The problem was that I was moving in with my longtime boyfriend. He and Natasha used to battle for my attention, cursing and glaring at each other. She hissed and he would screech right back, chasing her out of my bedroom. Eventually, she wouldn’t come near me whenever he was around. So after we signed the lease, Mom seriously advised against bringing Natasha to Richmond.

“He might kill that cat while you’re in class,” she told me.

“I don’t think so. He knows how much I love her.”

“They do not like each other. If you want a cat, you guys need to get one that loves you both.” No way in hell. I wanted Natasha and only Natasha.

But my boyfriend had made enough jokes about selling my cat to a Chinese kitchen behind my back that I succumbed to the warnings. I spent the rest of the summer curled next to her warm body, while the thump of betrayal clouded my thoughts. We said goodbye for a second time, and slowly her mood worsened. She longed for us to be together again, and I simply didn’t have the means to make that happen. School took the front burner, and our friendship was left deserted and crumbling.

It’s like standing on the deck of a ship and waving back towards a homeland you know you’re unlikely to ever see again. It’s there, waiting for you to step back onto those lonesome beaches, ready to embrace you and reminisce the years once spent inseparable, unknowing that your departure is permanent, and returning to those old glory days will soon fall impossible. My choices began to haunt me, and I couldn’t tell if I’d made the right one. I’m usually not a selfish person, but I knew turning that ship around for a cat was an impractical decision.

My boyfriend got me a kitten for Christmas that year. I think any remaining bit of self-control and hope for our future flew out the door the minute Natasha watched me bring the new ball of fur back to the house to show my family. She started peeing right outside the litter box, dripping the warm liquid in corners, eventually escalating to piles of clothes, shoes, anything on the floor. She would do it out of spite. I caught her once when I was home on a visit, her pupils piercing right into mine as she pissed out of place.

I can’t even begin to imagine the cruel rejection she must have felt upon seeing me, the lover that’s forsaken her, standing with someone new in my arms. Every time I look into those big blue eyes I can’t help but try to remember every touch, night and connection that we’ve shared. They’ve gotten hazy over the years. In the end I chose a boy over Natasha, and the remorse stings down my cheeks. He and I broke up not long after college anyway and having picked him angers me, stirring a feeling of unworthiness at the decision I’d so ruthlessly made.

There are times when the past simply becomes a memory of what was, and the only chance I have of moving forward is letting go.
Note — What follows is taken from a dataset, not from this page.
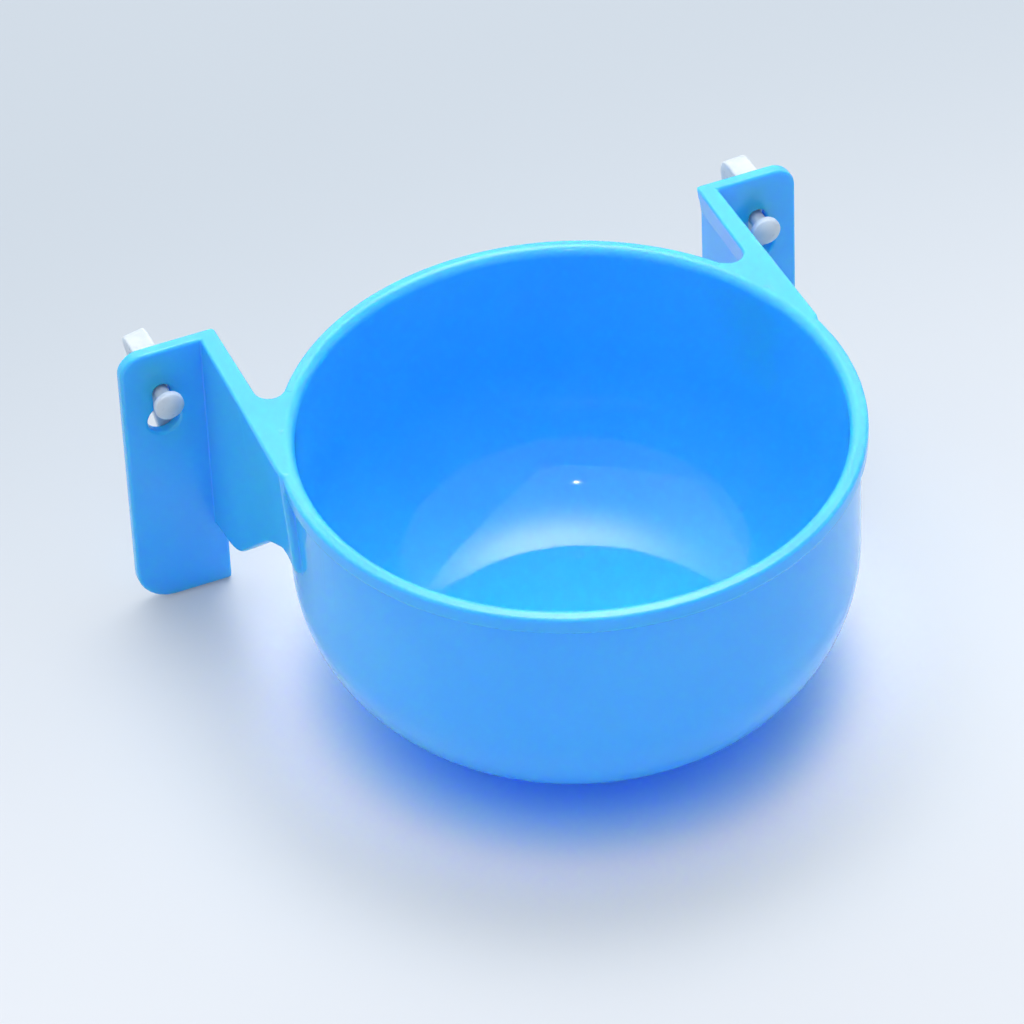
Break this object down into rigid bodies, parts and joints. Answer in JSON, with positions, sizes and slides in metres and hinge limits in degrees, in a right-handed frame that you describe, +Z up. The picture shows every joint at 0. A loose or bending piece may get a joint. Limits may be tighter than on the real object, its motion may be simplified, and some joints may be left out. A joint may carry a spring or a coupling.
{
  "type": "seed cup",
  "caption": "Round plastic bird seed cup with a turned-out rim, two rear mounting wings with keyholes, and white wire hooks that turn in them.",
  "frame": {"origin": "on the bowl's axis, in the plane of the foot ring's underside", "axes": "+Z up out of the bowl's mouth, +Y towards the cage that the back plates hang on, +X to the right seen from in front of the bowl"},
  "size_m": [0.1146, 0.0976, 0.05],
  "materials": {
    "cup_plastic": "glossy sky-blue moulded plastic",
    "hook_plastic": "milky, slightly translucent white moulded plastic"
  },
  "bodies": {
    "cup": {"seed_cup": "cup_plastic"},
    "left_hook": {"left_hook": "hook_plastic"},
    "right_hook": {"right_hook": "hook_plastic"}
  },
  "joints": [
    {"name": "left_hook_swivel", "type": "hinge", "parent": "cup", "child": "left_hook", "pos_m": [-0.05073, 0.045, 0.0414], "axis": [0, 1, 0], "continuous": true},
    {"name": "right_hook_swivel", "type": "hinge", "parent": "cup", "child": "right_hook", "pos_m": [0.05073, 0.045, 0.0412], "axis": [0, 1, 0], "continuous": true}
  ]
}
I wish I could have brought Natasha to my apartment in Richmond, but she wouldn’t have liked living there. I never intended to get a new cat myself, but being given a tiny bundle of life is a hard gesture to pass up, and had I not moved in with my ex I never would have known the joy she’s brought me. I wouldn’t trade either cat for the world, but I would trade the world if the two of them could have been friendly under one roof.

It, of course, never happened. At graduation I found myself at a new crossroads of which cat to choose.

Natasha was old, living in a cage in Dad’s office to keep her from soiling the rest of the house. She could live the rest of her days in peaceful silence; she wouldn’t like exploring the world with me. I’d turned her into an empty shell, repaying all those years of kindness and companionship with replacement.

My other cat, however, knew no other life than that with me. Not my family, just me. With my boyfriend fresh out of the picture she had no one else to turn to. And I didn’t want to abandon her the same way I’d abandoned Natasha.

I ended up moving to Florida and the new cat won. Natasha was left to die in peace, which eventually she did, and I began anew.

Some nights I bolt straight up from my nightmares, bawling for my long lost cat to come back to me. The memory of her weight pressing against my thigh sticks to my brain. I take another harsh breath and brush back the salty tears. With every passing year it hurts a little bit less, the remorse softening as the memories of our times together fade.

As soulfully content as I find myself these days, I think a part of me will always regret saying goodbye to Natasha while she’d been alive.